Alessandro Cinquegrani recensisce Why War di Amos Gitai.
«C’è un modo di liberare gli uomini dalla fatalità della guerra?», a chiederlo è Albert Einstein a Sigmund Freud nel 1932. La definiva «La domanda più urgente tra tutte quelle che si pongono alla civiltà». Era quasi un secolo fa, le conoscenze umane stavano rivoluzionando il mondo e i due interlocutori erano tra i massimi fautori di questi grandi cambiamenti del sapere. È passato quasi un secolo da quei giorni, un secolo di grandi trasformazioni e di enormi progressi scientifici e tecnologici, ma le domande sembrano essere le stesse. E forse anche le risposte. Perché allora quella di Freud fu articolata ma per lo più negativa, perché l’uomo a suo dire è spinto al contempo da un principio di vita e da uno di morte allo stesso modo. La guerra e l’autodistruzione appaiono dunque innate e non per questo però meno condannabili.
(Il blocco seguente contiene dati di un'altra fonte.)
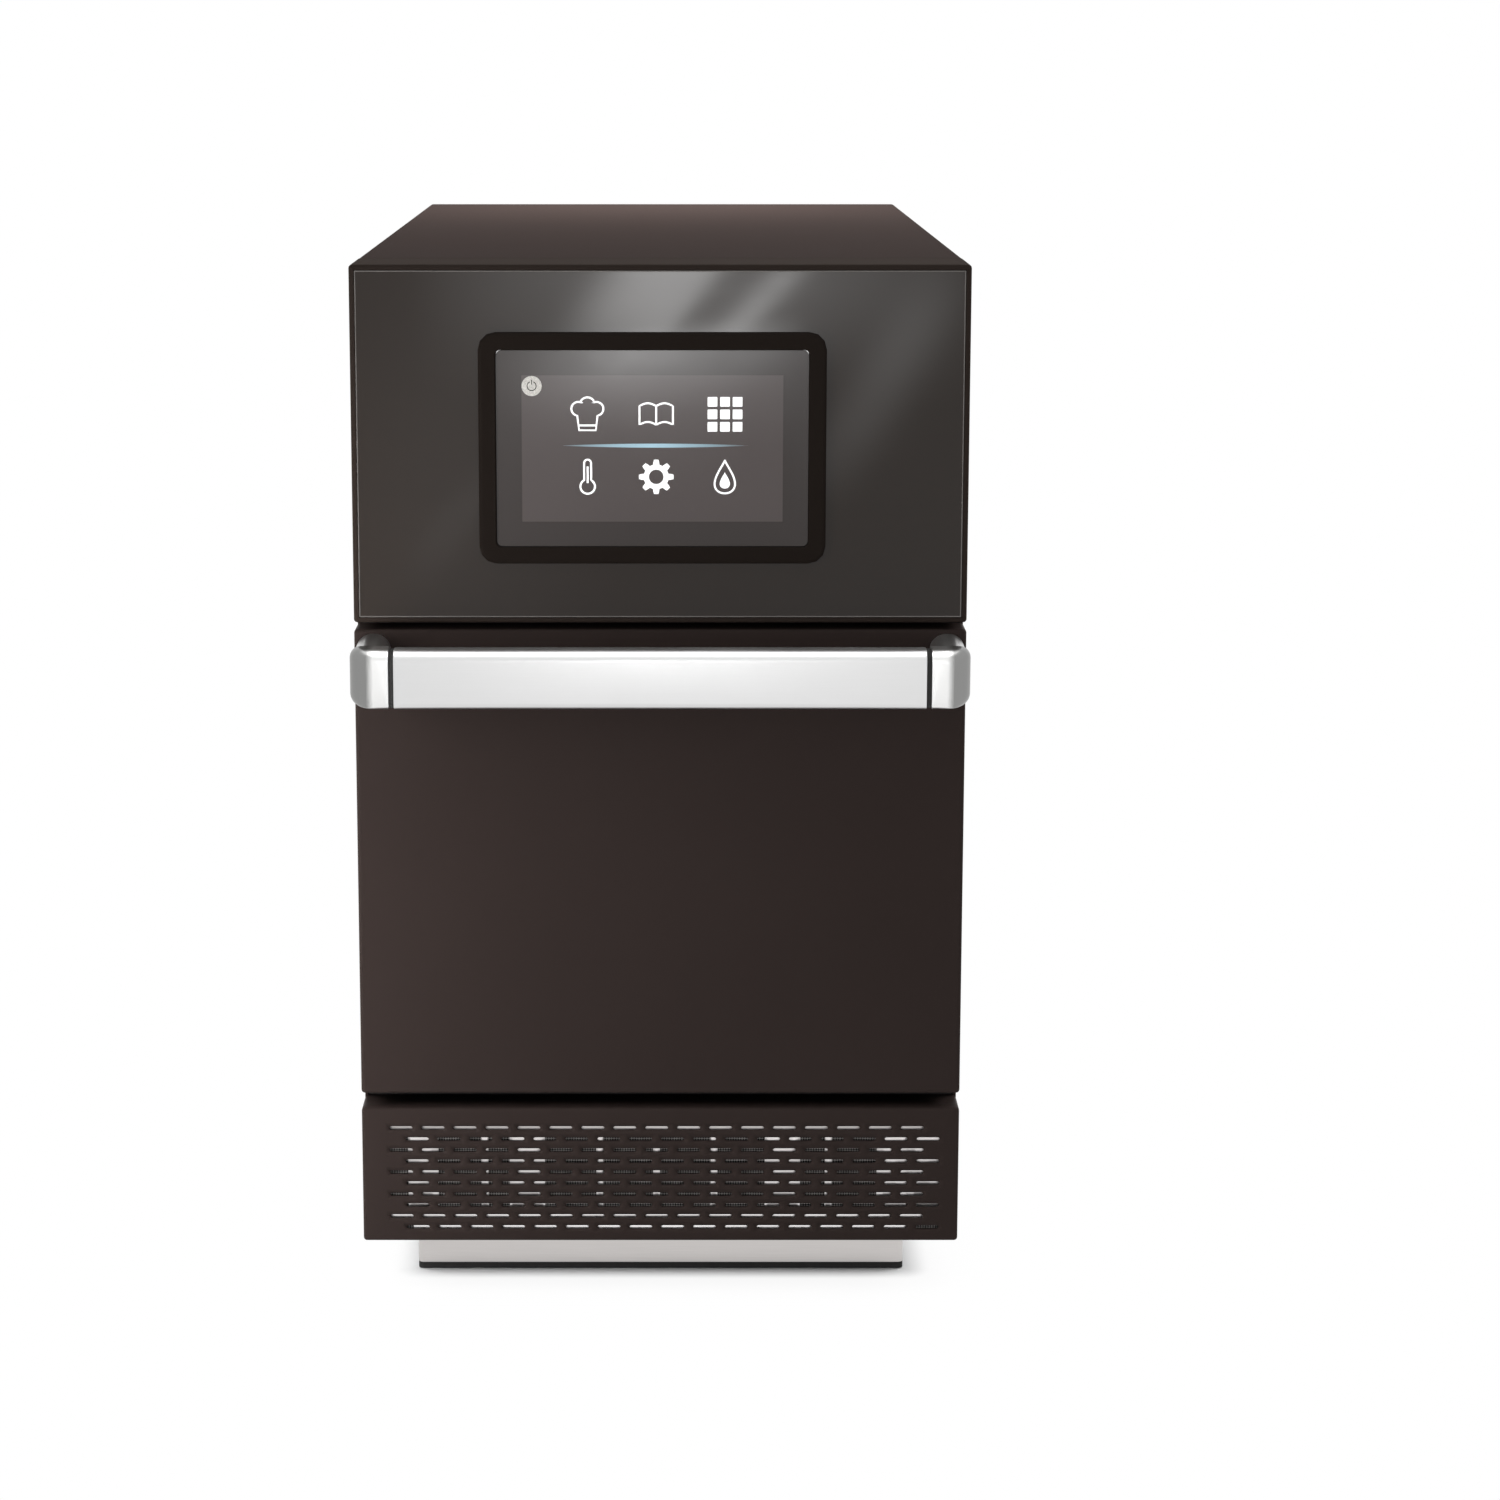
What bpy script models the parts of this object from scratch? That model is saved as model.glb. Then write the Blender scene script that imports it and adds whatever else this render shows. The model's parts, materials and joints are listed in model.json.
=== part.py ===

Su questo dialogo a distanza si fonda Why War dell’apprezzatissimo regista israeliano Amos Gitai, già molto noto alla Mostra del Cinema di Venezia. Ovviamente in Israele questi temi sono di drammatica attualità, ma Gitai decide di risalire al cuore del problema. E mentre inquadra le cerimonie in ricordo delle persone scomparse in questo infinito conflitto israelopalestinese, analizza la guerra come archetipo, come istinto inestirpabile, che senza trascurare il presente, si faccia ragionamento più ampio.
I ritmi sono lenti, il film è tutto parlato, con inquadrature spesso fisse, i personaggi sono volutamente fittizi, i due protagonisti sono delle maschere di loro stessi, che spesso parlano in sala trucco. Inutile fingere una narrazione: si tratta di un film filosofico, una denuncia non tanto di natura politica – anche se il film è inviso al governo israeliano – quanto sulla natura umana. Così la quotidianità diventa impossibile, una donna vive il dramma da lontano, non riesce a sopportare l’idea che una guerra senza fine continui a dilaniare la sua terra, senza che nessuno riesca a porre fine a questa spirale di violenza e di reciproche vendette.
È un’opera che non dà risposte, ma pone solo domande, a partire però dalla certezza che la guerra non deve mai essere una soluzione possibile e che se anche il nostro istinto innato è autodistruttivo, l’uomo non è solo istinto. È ragione, intelligenza, etica. Sia pure con una rappresentazione che non cela la sua dimensione finzionale, il regista vuole spogliare la verità di retorica e affermare che la guerra va condannata a prescindere dalle responsabilità dei singoli, dei popoli o dei governi.